Ça remonte à loin. Mais les souvenirs ont l’air précis dans la tête de l’octogénaire, qui est mis à l’honneur en ce moment au Musée historique de Lausanne. Affiches, livres, illustrations et photos racontent les cinquante ans de carrière du graphiste. Mais si son nom accueille le visiteur en grand à l’entrée, sur les affiches, il faut le chercher longtemps. Corps 9, ou 10, au bas de l’affiche. Il préfère ça. « Ceux qui veulent savoir, ils se rapprochent. Mais ça ne me préoccupe pas. Quand je vois mes affiches dans la rue, je me cache presque. »
Né en 1944 dans le canton de Soleure, c’est sur la scène artistique lausannoise que Jeker s’est fait connaître, en fondant notamment les Ateliers du Nord avec les designers Antoine Cahen et Claude Frossard, en 1982. Depuis ce fief, il se fabrique un nom : ses photos et ses collages deviennent des affiches pour des musées, des spectacles ou que les lausannois côtoieront de manière cyclique. Musée de l’Elysée, Théâtre de Vidy, Cinémathèque ou encore Collection de l’Art brut s’arrachent ses services, qui finissent par dépasser les frontières : des prix lui sont accordés au Japon, en Finlande et en Pologne. Certaines de ses œuvres sont visibles au MoMa, à New-York.

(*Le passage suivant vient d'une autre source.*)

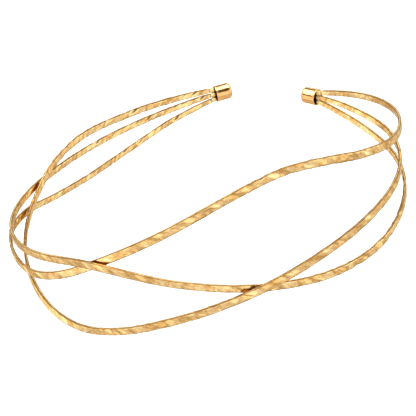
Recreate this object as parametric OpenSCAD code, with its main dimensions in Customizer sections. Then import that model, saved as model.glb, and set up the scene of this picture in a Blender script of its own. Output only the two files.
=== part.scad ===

Sa tête est certes à Lausanne, mais son cœur est à Châtillens. C’est là, depuis 1974, dans une maison de campagne, que lui et sa famille s’installent et s’implantent pendant de nombreuses années. Le district Lavaux-Oron lui reste d’ailleurs très cher. « On faisait de grandes balades, nous avions beaucoup de visites de nos familles, pour moi c’était le paradis. Et pour les gamins aussi. Ils pouvaient faire du bruit, on n’avait pas de voisins ! Ça me manque. » Aujourd’hui, habitant du quartier du Vallon à Lausanne, il reconnaît cependant le luxe que la vie citadine lui apporte et il continue à produire dans son atelier.
Un luxe également de pouvoir s’adapter aux changements du métier, avec l’arrivée des nouvelles technologies. « Depuis qu’il y a l’ordinateur, je peux de nouveau faire des livres. Avant, on imprimait chaque élément et on les étalait dans le grenier à Châtillens. Les artistes venaient me rendre visite, et je déplaçais les pages à n’en plus finir, jusqu’à ce qu’on soit satisfait. Maintenant, avec l’ordinateur, mes jambes et mon dos me remercient. »
Le lendemain du vernissage, qui a attiré une foule de collègues, connaissances, et admirateurs, Werner Jeker montre l’exposition à sa femme Barbara. Lentement, ils arpentent les présentoirs, et Jeker lui donne des explications dans leur langue commune, l’allemand. Elle marche lentement, avec l’aide de son mari. « Elle m’a tellement soutenu, je lui dois bien ça », chuchote Jeker. L’exposition « Signé Jeker, Lausanne par Werner J. » sera visible jusqu’au 28 septembre prochain.